The buzz of energy is palpable but lost behind the buzz of everyone else, the singing and talking and woohooing in the kitchen like a train has pulled in for dinner, blasted it’s arrival through steam whistle, unloaded it’s already liquored-up guests for a nightcap. Some have already re-boarded their rail cars, making for spinning rooms and welcome beds, but others persist and drink despite the whimpers of “but…” or cries of “no!” from their stomachs, brains, significant others, livers.

In twilight’s long late shadow, it’s hard to tell which reality is tangible, who people are, or if they are, when sober or drunk, which world is the one you belong in, here, now, then, there.

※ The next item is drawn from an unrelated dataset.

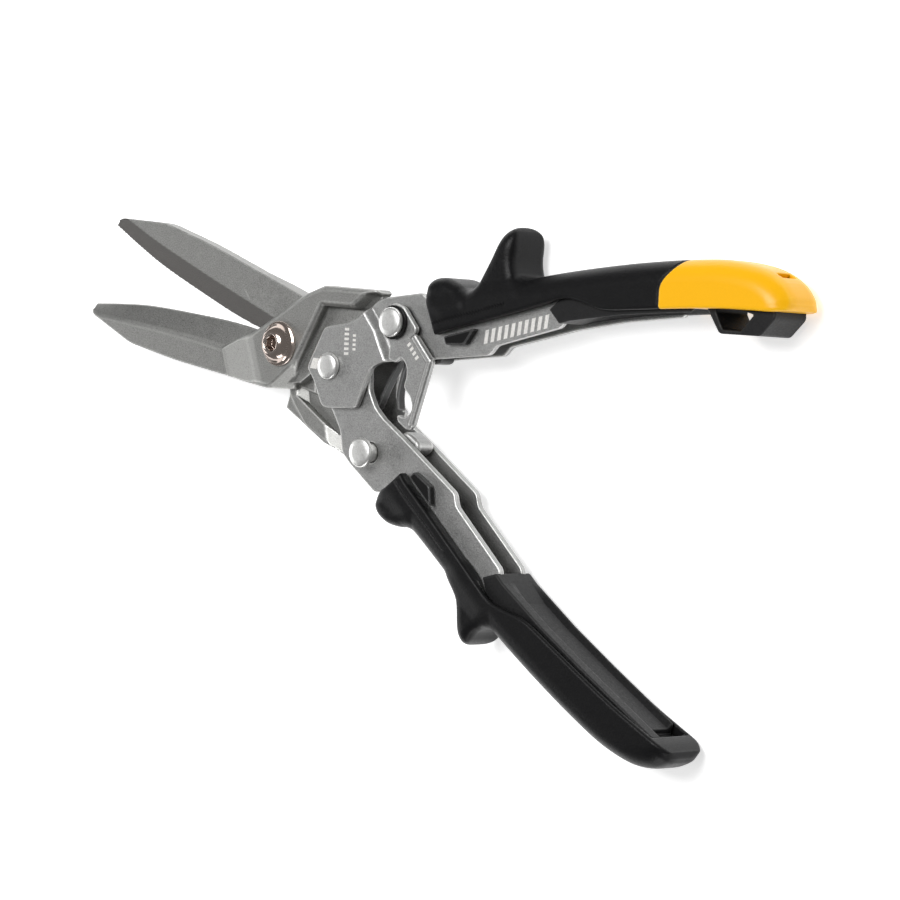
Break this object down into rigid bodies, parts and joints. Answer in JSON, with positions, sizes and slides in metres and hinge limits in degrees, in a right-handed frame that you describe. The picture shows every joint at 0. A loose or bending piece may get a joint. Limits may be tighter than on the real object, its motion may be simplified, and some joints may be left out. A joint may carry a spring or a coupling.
{
  "type": "aviation snips",
  "caption": "Long straight-cut aviation snips with compound leverage, two bevelled blades, channel handles with moulded grips, a hook latch and a tether loop.",
  "frame": {"origin": "centre of the bounding box in plan, on the backs of the grips, with the snips open and lying on their back", "axes": "+X from the blade tips to the handle ends, +Y towards the handle with the coloured cap, +Z out of the front face, along the bolt"},
  "size_m": [0.2912, 0.1528, 0.0228],
  "materials": {
    "blade_steel": "fine blasted grey, slightly sparkling",
    "handle_steel": "metallic grey, fine grain, soft shine",
    "bolt_chrome": "polished, slightly bronze",
    "rivet_steel": "bright brushed",
    "grip_black": "satin moulded black",
    "liner_black": "hard black, faint grain",
    "cap_yellow": "soft gloss orange-yellow",
    "spring_black": "blackened spring steel"
  },
  "bodies": {
    "lower_handle": {"lower_handle_frame": "handle_steel", "lower_grip": "grip_black", "lower_liner": "liner_black", "lower_grip_lug": "liner_black", "lower_stop": "handle_steel", "lower_link_stud": "rivet_steel", "lower_link_spacer": "rivet_steel", "handle_rivet": "rivet_steel", "handle_bush": "rivet_steel"},
    "upper_handle": {"upper_handle_frame": "handle_steel", "upper_grip": "grip_black", "upper_liner": "liner_black", "upper_grip_lug": "liner_black", "upper_stop": "handle_steel", "upper_link_rivet": "rivet_steel", "upper_link_spacer": "rivet_steel", "latch_washer": "liner_black", "latch_ring": "liner_black", "end_cap": "cap_yellow", "tether_loop": "grip_black", "return_spring": "spring_black"},
    "front_blade": {"front_blade": "blade_steel", "pivot_bolt": "bolt_chrome", "pivot_nut": "rivet_steel"},
    "rear_blade": {"rear_blade": "blade_steel"},
    "latch": {"latch": "handle_steel"}
  },
  "joints": [
    {"name": "handle_hinge", "type": "hinge", "parent": "lower_handle", "child": "upper_handle", "pos_m": [-0.0235, 0, 0.0102], "axis": [0, 0, 1], "range_deg": [-35, 0], "stiffness_Nm_per_rad": 0.6, "springref_deg": 20.05, "deforming": ["return_spring"]},
    {"name": "front_blade_hinge", "type": "hinge", "parent": "upper_handle", "child": "front_blade", "pos_m": [0.0002, 0.0215, 0.0102], "axis": [0, 0, 1], "range_deg": [0, 8.4]},
    {"name": "rear_blade_hinge", "type": "hinge", "parent": "front_blade", "child": "rear_blade", "pos_m": [-0.0489, 0, 0.0102], "axis": [0, 0, 1], "range_deg": [0, 18.4]},
    {"name": "latch_hinge", "type": "hinge", "parent": "upper_handle", "child": "latch", "pos_m": [0.0002, 0.0215, 0.0102], "axis": [0, 0, 1], "range_deg": [-9, 3]}
  ],
  "couplings": [
    {"joint": "front_blade_hinge", "follows": "handle_hinge", "ratio": -0.23857},
    {"joint": "rear_blade_hinge", "follows": "handle_hinge", "ratio": -0.52286}
  ]
}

In those nights when time seems just as immovable as it does fluid, when your senses have all but turned to blur and dust, your hand may brush something only recognizable in the flashes of supersight that come in dream, and your soul may ever so briefly – like a blue flash of static on a winters day – touch the infinite, the universe beyond our electromagnetic spectrum, the ever pulsing afterlife that so many, for so long, have sought to find, define, and bound in books of canonized scripture, that you managed, somehow through the guise of good times and good company, to find in the carbonation that bubbles ever upward, angelically effervescent.

So why do I drink? I guess I’m just like the chicken, really. I want to, however briefly, see what’s on the other side.

(Author’s note: I recognize that romanticizing drinking can downplay many of the realities of alcoholism. It’s easy – or convenient – when you work and spend time in an alcohol-related field, to ignore the pink elephant in the room. Alcohol dependence and addiction can pose a serious risk to life, health, and happiness. If you or someone you know is struggling with alcohol, there are many options available, and absolutely no shame in asking for support.)